Ferguson had done an earlier Imax documentary called “Hail Columbia” on the first shuttle flight. It contained no Imax footage actually shot in space but it whetted appetites, not least at NASA and among the astronauts themselves, to put an Imax camera aboard a shuttle.

The tricky philosophical problem was how to avoid seeming to give a particular company a part of what is essentially a pool operation in terms of press coverage (everyone has access to the feeds from the shuttles). When the Smithsonian, a public institution, elected to sponsor the film with NASA, the problem was solved.

The Smithsonian put up $700,000 of the film’s $3.6-million cost (working out to just under $100,000 a minute for the 37 1/2-minute film). Lockheed donated the rest.


David Douglas, a young Santa Monican who started working with Ferguson on Imax films while still in high school, spent a year at NASA in Houston training 14 astronauts from three different shuttle flights how to use the camera, including how to light the interiors of crowded flight decks.

The camera weighs just over 80 pounds on Earth and, although weightless in space, is bulky, and when the film started rolling, the camera wanted to spin like a top. It was tricky, says astronaut David Leetsma, who attended a press screening at the museum.
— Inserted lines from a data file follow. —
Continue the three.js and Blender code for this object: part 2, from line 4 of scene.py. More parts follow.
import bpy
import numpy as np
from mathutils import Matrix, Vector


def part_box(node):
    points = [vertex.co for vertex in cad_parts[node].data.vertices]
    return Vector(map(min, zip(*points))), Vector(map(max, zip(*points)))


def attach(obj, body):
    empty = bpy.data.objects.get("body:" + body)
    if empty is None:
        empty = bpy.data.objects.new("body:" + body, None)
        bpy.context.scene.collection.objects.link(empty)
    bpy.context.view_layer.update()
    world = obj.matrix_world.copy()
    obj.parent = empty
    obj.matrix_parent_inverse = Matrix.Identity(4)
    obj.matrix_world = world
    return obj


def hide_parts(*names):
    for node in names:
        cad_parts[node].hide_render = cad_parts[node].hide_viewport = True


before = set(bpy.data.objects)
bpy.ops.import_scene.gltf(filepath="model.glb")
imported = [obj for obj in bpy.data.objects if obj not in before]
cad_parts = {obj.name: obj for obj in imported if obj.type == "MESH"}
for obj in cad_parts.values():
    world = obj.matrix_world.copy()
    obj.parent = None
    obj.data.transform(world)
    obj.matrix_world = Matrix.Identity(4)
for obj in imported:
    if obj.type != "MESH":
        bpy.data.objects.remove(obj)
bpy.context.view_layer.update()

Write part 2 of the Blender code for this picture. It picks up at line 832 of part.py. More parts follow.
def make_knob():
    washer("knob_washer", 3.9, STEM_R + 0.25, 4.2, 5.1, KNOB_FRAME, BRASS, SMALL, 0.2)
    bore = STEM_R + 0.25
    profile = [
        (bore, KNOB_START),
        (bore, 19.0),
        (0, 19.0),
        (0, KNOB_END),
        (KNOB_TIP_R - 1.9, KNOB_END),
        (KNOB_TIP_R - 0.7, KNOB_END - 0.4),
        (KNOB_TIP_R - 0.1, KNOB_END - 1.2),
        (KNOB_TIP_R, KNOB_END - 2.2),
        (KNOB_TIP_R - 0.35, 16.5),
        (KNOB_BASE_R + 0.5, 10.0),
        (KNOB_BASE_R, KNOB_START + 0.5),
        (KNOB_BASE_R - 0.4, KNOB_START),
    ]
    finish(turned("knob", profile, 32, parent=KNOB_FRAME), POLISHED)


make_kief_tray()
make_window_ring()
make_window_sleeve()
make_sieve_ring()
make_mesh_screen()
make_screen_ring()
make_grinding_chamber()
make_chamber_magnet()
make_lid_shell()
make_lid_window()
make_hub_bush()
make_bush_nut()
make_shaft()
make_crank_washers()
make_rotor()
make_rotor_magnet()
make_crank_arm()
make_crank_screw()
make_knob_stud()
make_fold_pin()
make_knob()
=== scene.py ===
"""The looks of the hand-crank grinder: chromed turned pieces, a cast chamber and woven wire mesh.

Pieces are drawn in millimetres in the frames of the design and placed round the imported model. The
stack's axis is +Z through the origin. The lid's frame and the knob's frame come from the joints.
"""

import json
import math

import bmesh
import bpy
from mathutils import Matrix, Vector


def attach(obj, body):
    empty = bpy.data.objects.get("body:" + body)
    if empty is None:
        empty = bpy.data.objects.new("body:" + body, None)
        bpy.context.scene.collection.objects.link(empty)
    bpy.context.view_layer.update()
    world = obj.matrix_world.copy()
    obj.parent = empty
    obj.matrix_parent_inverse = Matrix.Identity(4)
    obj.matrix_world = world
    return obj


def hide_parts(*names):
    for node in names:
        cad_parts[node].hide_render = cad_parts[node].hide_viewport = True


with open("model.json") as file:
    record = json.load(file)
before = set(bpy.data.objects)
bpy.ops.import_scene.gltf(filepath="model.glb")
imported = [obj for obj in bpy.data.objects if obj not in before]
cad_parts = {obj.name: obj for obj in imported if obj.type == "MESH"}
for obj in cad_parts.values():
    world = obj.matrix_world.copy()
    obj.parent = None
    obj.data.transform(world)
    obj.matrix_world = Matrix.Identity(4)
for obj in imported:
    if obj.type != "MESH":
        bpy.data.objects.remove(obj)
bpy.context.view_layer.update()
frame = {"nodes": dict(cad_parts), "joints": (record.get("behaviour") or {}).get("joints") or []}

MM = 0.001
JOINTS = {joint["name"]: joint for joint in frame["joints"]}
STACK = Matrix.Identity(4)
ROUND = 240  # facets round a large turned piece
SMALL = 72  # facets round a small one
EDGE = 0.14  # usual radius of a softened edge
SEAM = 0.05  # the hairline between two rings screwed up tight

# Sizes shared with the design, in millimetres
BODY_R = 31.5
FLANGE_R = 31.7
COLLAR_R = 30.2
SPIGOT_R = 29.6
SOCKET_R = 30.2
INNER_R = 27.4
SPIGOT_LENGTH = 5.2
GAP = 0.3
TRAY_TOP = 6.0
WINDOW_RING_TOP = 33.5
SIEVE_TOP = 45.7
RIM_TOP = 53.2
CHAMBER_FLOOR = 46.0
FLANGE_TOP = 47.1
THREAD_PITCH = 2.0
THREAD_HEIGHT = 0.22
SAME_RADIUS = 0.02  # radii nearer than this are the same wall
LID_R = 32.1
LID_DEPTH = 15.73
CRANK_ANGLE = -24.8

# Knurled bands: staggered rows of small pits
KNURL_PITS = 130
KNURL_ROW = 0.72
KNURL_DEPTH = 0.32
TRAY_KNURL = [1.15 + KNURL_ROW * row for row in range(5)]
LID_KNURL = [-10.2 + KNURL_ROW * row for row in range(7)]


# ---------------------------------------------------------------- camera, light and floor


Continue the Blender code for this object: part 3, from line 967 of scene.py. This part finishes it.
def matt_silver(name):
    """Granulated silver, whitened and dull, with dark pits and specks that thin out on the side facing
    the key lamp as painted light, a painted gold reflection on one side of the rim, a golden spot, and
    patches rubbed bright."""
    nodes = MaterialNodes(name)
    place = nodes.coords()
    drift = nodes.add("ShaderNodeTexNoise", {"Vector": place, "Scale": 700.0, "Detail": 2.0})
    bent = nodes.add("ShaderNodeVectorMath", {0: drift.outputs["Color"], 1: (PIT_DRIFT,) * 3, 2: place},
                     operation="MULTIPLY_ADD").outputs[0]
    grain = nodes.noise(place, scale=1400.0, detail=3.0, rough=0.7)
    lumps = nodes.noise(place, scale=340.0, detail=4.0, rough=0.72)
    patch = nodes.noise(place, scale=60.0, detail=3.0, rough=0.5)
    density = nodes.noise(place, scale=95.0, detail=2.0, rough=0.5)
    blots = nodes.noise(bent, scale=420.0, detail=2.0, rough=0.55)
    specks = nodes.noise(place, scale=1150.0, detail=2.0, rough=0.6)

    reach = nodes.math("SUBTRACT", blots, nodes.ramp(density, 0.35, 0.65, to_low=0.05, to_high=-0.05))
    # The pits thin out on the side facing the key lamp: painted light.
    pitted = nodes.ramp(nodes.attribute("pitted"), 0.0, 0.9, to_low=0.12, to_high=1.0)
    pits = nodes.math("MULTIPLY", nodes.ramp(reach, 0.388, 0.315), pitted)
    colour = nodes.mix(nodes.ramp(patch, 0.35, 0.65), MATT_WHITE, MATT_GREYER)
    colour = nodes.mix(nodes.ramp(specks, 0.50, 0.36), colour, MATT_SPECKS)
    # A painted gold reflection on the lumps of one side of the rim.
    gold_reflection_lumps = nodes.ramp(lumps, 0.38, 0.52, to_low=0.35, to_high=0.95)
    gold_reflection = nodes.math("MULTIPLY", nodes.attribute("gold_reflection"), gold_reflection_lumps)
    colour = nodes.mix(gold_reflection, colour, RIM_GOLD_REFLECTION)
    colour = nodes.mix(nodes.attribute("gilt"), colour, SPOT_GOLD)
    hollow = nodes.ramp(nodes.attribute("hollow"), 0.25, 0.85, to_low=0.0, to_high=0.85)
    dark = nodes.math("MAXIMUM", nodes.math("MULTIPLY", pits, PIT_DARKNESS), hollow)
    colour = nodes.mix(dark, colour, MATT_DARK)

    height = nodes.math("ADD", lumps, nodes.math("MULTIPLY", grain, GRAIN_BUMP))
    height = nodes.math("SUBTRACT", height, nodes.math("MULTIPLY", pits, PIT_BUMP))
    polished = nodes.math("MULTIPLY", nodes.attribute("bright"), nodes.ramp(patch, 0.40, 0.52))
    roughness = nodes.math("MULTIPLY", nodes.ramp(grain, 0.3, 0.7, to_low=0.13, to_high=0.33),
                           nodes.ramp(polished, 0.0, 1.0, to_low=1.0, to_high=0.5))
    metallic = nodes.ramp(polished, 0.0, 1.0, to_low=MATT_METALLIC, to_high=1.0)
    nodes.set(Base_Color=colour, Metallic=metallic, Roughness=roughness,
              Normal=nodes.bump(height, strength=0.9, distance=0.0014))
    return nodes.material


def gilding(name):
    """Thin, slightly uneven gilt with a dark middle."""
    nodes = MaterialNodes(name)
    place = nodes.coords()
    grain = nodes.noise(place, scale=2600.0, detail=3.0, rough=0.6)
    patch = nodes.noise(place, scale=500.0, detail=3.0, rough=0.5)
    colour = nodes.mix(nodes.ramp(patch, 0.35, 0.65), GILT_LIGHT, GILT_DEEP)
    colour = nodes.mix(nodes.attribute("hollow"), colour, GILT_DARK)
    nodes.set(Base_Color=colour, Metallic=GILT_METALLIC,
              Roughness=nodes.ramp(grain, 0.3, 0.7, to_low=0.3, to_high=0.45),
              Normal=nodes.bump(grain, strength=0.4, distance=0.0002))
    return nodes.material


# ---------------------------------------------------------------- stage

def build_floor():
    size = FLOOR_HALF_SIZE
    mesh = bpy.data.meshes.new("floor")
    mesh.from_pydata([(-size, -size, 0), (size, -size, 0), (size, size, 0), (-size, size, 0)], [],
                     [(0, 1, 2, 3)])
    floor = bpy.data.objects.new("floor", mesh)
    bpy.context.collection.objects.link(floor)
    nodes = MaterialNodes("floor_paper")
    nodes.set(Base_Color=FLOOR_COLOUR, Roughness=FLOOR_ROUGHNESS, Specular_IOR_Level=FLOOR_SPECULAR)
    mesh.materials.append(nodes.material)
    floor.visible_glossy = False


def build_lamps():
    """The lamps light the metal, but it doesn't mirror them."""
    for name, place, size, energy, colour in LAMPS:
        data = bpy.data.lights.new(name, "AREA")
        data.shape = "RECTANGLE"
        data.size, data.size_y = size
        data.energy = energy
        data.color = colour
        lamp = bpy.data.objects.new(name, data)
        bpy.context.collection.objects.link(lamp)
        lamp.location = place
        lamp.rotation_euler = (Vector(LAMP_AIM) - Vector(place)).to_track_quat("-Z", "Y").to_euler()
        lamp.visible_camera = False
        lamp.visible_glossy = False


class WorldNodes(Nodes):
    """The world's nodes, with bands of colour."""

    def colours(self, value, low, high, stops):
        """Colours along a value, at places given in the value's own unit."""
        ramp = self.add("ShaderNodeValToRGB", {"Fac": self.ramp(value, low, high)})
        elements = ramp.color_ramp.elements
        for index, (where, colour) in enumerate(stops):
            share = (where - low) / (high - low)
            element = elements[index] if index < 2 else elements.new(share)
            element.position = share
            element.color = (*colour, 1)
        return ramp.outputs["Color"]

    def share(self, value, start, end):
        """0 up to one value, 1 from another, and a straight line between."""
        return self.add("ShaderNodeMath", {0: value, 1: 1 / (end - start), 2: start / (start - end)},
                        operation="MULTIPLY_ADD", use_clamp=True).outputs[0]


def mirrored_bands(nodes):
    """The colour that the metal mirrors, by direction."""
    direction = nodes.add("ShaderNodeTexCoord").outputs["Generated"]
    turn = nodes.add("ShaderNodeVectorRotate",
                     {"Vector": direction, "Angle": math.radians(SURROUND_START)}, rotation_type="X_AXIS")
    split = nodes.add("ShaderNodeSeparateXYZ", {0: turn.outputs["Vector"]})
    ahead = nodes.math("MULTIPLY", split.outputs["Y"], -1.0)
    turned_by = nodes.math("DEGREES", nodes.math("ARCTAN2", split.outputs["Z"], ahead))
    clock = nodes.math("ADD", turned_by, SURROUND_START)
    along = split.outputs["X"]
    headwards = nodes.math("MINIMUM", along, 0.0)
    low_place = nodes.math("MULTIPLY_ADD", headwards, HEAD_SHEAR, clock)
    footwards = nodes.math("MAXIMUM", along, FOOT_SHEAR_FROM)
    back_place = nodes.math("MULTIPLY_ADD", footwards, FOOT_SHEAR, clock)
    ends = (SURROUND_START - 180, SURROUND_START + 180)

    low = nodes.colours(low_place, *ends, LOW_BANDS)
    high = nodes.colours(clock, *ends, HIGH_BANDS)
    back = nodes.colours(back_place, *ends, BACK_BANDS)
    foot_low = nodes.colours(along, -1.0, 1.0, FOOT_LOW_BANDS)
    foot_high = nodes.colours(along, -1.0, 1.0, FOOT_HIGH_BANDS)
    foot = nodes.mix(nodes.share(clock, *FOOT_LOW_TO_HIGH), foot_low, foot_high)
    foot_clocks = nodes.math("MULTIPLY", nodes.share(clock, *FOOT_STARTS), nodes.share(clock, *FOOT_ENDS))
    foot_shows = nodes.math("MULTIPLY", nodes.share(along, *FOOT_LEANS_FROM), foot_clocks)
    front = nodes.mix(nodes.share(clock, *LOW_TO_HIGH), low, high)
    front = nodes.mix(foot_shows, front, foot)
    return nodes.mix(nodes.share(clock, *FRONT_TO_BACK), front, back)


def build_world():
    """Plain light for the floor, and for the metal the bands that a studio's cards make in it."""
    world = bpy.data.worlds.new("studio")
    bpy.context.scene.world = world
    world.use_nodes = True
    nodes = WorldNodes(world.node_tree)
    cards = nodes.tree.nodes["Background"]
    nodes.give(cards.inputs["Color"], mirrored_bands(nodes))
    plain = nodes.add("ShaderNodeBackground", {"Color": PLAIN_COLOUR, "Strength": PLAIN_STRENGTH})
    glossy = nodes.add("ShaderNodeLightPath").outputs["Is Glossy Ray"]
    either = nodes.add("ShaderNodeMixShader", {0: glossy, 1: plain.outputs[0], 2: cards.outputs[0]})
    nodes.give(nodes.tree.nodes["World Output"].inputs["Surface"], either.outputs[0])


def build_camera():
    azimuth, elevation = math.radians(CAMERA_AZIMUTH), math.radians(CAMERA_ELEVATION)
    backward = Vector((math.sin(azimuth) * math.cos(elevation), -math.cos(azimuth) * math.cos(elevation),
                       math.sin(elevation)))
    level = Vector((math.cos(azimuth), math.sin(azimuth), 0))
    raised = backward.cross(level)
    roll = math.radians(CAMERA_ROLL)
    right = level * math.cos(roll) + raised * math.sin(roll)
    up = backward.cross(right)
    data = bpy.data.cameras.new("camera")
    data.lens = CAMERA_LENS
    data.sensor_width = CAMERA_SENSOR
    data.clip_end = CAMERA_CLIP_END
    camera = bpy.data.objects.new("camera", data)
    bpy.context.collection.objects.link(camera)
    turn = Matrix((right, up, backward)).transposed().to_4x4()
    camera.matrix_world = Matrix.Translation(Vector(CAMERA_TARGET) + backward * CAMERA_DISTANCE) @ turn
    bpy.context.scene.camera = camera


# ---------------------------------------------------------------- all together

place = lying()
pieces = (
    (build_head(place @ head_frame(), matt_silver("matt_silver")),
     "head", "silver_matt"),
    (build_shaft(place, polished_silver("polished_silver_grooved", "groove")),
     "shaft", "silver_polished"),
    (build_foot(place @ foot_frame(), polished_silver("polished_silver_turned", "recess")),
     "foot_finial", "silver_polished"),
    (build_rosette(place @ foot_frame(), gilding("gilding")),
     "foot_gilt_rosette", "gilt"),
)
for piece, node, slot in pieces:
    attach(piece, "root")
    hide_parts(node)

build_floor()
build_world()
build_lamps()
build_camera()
He is seen in the film during a space walk with Kathy Sullivan, peering in the cabin window and grinning delightedly, like an interplanetary hitchhiker.

The camera reels, in the huge 70-millimeter-format film, run only three minutes, and at most nine reels were taken aloft per flight (someone joked that the film wasn’t that expensive but the postage ran to several thousand dollars a roll). The astronauts proved to be efficient photographers and Ferguson says that about a quarter of their footage is edited into the finished film.

For David Leetsma, the film answered an old frustration. “You just can’t communicate in words what it’s like up there. Unbelievable, miraculous, incredible --they just don’t do it.” The film indubitably does, conveying the majesty of the curving earth, maplike and all too deceptively tranquil, and giving a clear and often amusing glimpse of the living and working conditions in flight. (Eating is an adventure, and we watch the astronauts spearing shrimp that have gone airborne from the food packets. The astronauts sleep with their weightless arms elevated, as if they were embracing invisible beach balls, or possibly teddy bears.)


The launches themselves, incidentally, shot from tethered cameras close up, are awesome and are both seen and felt, thanks to the six-channel wraparound sound, edited by Ben Burtt of Lucasfilms.

It is, Ferguson hopes, only the beginning. The gleams in his eye include a blimped camera that could go outside the shuttle with the space walkers, providing even more revealing glimpses of the heavens and the Earth.

At present there is a repertoire of perhaps 50 large-format films, the earliest shot on minuscule budgets and breakneck schedules, the later entries increasingly ambitious and sophisticated, like the McGillivray-Freeman “To Fly” and “Speed,” Kieth Merrill’s thrilling Grand Canyon action-adventure, a boggling display of computer-generated Imax images called “The Magic Egg” and, now, “The Dream Is Alive.”

With “The Dream Is Alive,” the Imax/Omnimax idea moves from being a gee-whiz novelty, spectacular and diverting, to a film form with its own possibilities and capabilities for enlarging--in every sense--our comprehension of the world, and for creating new forms of art.


The hottest attraction at Expo ’85 in Japan is an Imax film in 3-D. Ferguson is working on a 3-D Imax for Expo ’86 in Vancouver, and it may well be true again, as a fellow remarked when vaudeville was king, that we ain’t seen nothin’ yet.